2) If a rotation took place but was NOT one of the special rotations
mentioned above (a -2:0 or a 2:0 rotation).
For insertion, we only needed to check if a rotation occurred to see if the
subtree height had changed. But for deletion we need to ckeck all of the above.
So for deletion of a node we have:
/*
* avl_delete() -- delete an item from the given tree
*
* PARAMETERS:
* data -- a pointer to a pointer to the key to delete
* On exit, *data points to the deleted data item
* (or NULL if deletion failed).
* rootp -- a pointer to an AVL tree
* compar -- name of function to compare 2 data items
*/
PRIVATE short avl_delete( data, rootp, compar )
void **data;
AVLtree *rootp;
int (*compar)();
{
short decrease;
int cmp;
AVLtree old_root = *rootp;
NODE nd_typ = node_type( *rootp );
DIRECTION dir = (nd_typ == IS_LBRANCH) ? LEFT : RIGHT;
if ( *rootp == NULL_TREE ) { /* data not found */
*data = NULL; /* set return value in data */
return HEIGHT_UNCHANGED;
}/* if */
/* NOTE the extra parameter to compare this time */
cmp = compar( *data, (*rootp) -> data, nd_typ ); /* compare data items */
if ( cmp < 0 ) { /* delete from left subtree */
decrease = -avl_delete( data, &( (*rootp) -> subtree[ LEFT ] ), compar );
if ( *data == NULL ) return HEIGHT_UNCHANGED;
}/* elif */
else if ( cmp > 0 ) { /* delete from right subtree */
decrease = avl_delete( data, &( (*rootp) -> subtree[ RIGHT ] ), compar );
if ( *data == NULL ) return HEIGHT_UNCHANGED;
}/* elif */
/************************************************************************
* At this point we know that if "cmp" is zero then "*rootp" points to
* the node that we need to delete. There are three cases:
*
* 1) The node is a leaf. Remove it and return.
*
* 2) The node is a branch (has only 1 child). Make "*rootp"

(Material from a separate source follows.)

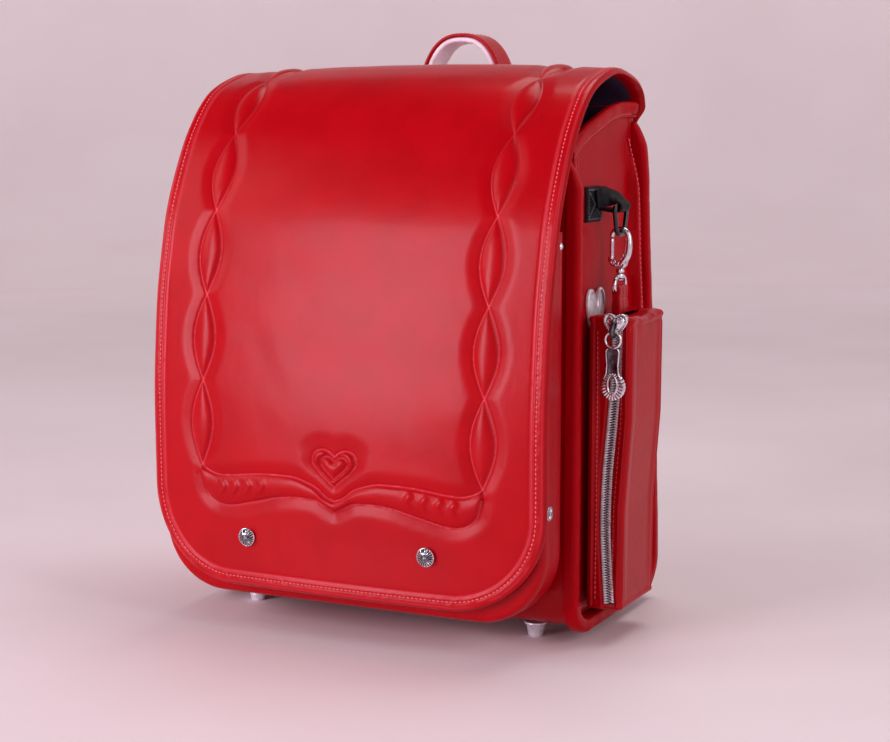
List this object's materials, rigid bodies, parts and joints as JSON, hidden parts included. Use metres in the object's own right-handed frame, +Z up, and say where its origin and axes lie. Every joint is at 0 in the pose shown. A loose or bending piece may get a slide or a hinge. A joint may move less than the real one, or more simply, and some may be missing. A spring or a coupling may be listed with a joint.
{
  "type": "school ransel",
  "caption": "Stiff school backpack with a full-length embossed flap, front pocket, carry handle, shoulder straps and a zipped key pouch clipped to its side.",
  "frame": {"origin": "middle of the bottom of the bag's box, on the surface that its feet stand on", "axes": "+Z up, -Y out of the flap's face, +Y toward the wearer's back, +X toward the side with the key pouch"},
  "size_m": [0.289, 0.238, 0.3653],
  "materials": {
    "red_leather": "gloss artificial leather with a fine grain",
    "chrome": "polished plating",
    "black_metal": "satin black",
    "black_webbing": "woven nylon",
    "pale_lining": "soft matte lining"
  },
  "bodies": {
    "bag": {"main_compartment": "red_leather", "front_pocket": "red_leather", "pocket_gusset": "red_leather", "flap": "red_leather", "back_pad": "red_leather", "anchor_bracket": "red_leather", "handle_band": "red_leather", "side_panel_left": "red_leather", "side_rim_left": "red_leather", "side_trim_left": "red_leather", "shoulder_strap_left": "red_leather", "strap_tab_left": "red_leather", "side_panel_right": "red_leather", "side_rim_right": "red_leather", "side_trim_right": "red_leather", "shoulder_strap_right": "red_leather", "strap_tab_right": "red_leather", "pouch_tab": "red_leather", "pouch": "red_leather", "handle_lining": "pale_lining", "foot_front_left": "chrome", "foot_rear_left": "chrome", "foot_front_right": "chrome", "foot_rear_right": "chrome", "flap_stud_left": "chrome", "flap_stud_right": "chrome", "pocket_stud_left": "chrome", "pocket_stud_right": "chrome", "pocket_rivet_left": "chrome", "pocket_rivet_right": "chrome", "flap_clasp": "chrome", "snap_hook": "chrome", "swivel_eye": "chrome", "zip_chain": "chrome", "zip_slider": "chrome", "heart_ornament": "chrome", "webbing_patch": "black_webbing", "webbing_loop": "black_webbing", "d_ring": "black_metal"},
    "gate": {"hook_gate": "chrome"},
    "pull": {"zip_pull": "chrome"}
  },
  "joints": [
    {"name": "hook_gate_hinge", "type": "hinge", "parent": "bag", "child": "gate", "pos_m": [0.1212, -0.01261, 0.228], "axis": [0, 1, 0], "range_deg": [0, 25], "stiffness_Nm_per_rad": 0.01, "springref_deg": -8.59},
    {"name": "zip_pull_hinge", "type": "hinge", "parent": "bag", "child": "pull", "pos_m": [0.13105, -0.04741, 0.18738], "axis": [-1, 0, 0], "range_deg": [0, 150]}
  ]
}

* (the pointer to this node) point to the child.
*
* 3) The node has two children. We swap data with the successor of
* "*rootp" (the smallest item in its right subtree) and delete
* the successor from the right subtree of "*rootp". The
* identifier "decrease" should be reset if the subtree height
* decreased due to the deletion of the sucessor of "rootp".
************************************************************************/
else { /* cmp == 0 */
*data = (*rootp) -> data; /* set return value in data */
switch ( nd_typ ) { /* what kind of node are we removing? */
case IS_LEAF :
free_node( rootp ); /* free the leaf, its height */
return HEIGHT_CHANGED; /* changes from 1 to 0, return 1 */
case IS_RBRANCH : /* only child becomes new root */
case IS_LBRANCH :
*rootp = (*rootp) -> subtree[ dir ];
free_node( &old_root ); /* free the deleted node */
return HEIGHT_CHANGED; /* we just shortened the "dir" subtree */
case IS_TREE :
decrease = avl_delete( &( (*rootp) -> data ),
&( (*rootp) -> subtree[ RIGHT ] ),
avl_min );
} /* switch */
} /* else */
(*rootp) -> bal -= decrease; /* update balance factor */
/**********************************************************************
* Rebalance if necessary -- the height of current tree changes if one
* of two things happens: (1) a rotation was performed which changed
* the height of the subtree (2) the subtree height decreased and now
* matches the height of its other subtree (so the current tree now
* has a zero balance when it previously did not).
**********************************************************************/
if ( decrease && (*rootp) -> bal ) /* return 1 if height */
return balance( rootp ); /* changed due to rotation */
else if ( decrease && !(*rootp) -> bal ) /* or if balance is 0 from */
return HEIGHT_CHANGED; /* height decrease of subtree */
else
return HEIGHT_UNCHANGED;
}/* avl_delete */
NOTICE how in the case of nd_typ == IS_TREE, I only need one statement. This
is due to the way avl_delete sets its parameters. The data pointer passed on
entrance points to the deleted node's data on exit. So I just delete the
minimal element of the right subtree, and steal its data as my-own (returning
my former data item on exit).
And there we have it, the mantainenance of AVL tree manipulations, the brunt
of which is covered in 5 routines, none of which (except for delete which
is less than 1-1/2pages) is greater than 1 normal page in length, including
comments (and there are a lot). The main routines are:
rotate_once(), rotate_twice(), balance(), avl_insert(), avl_delete().
All other routines are very small and auxillary in nature.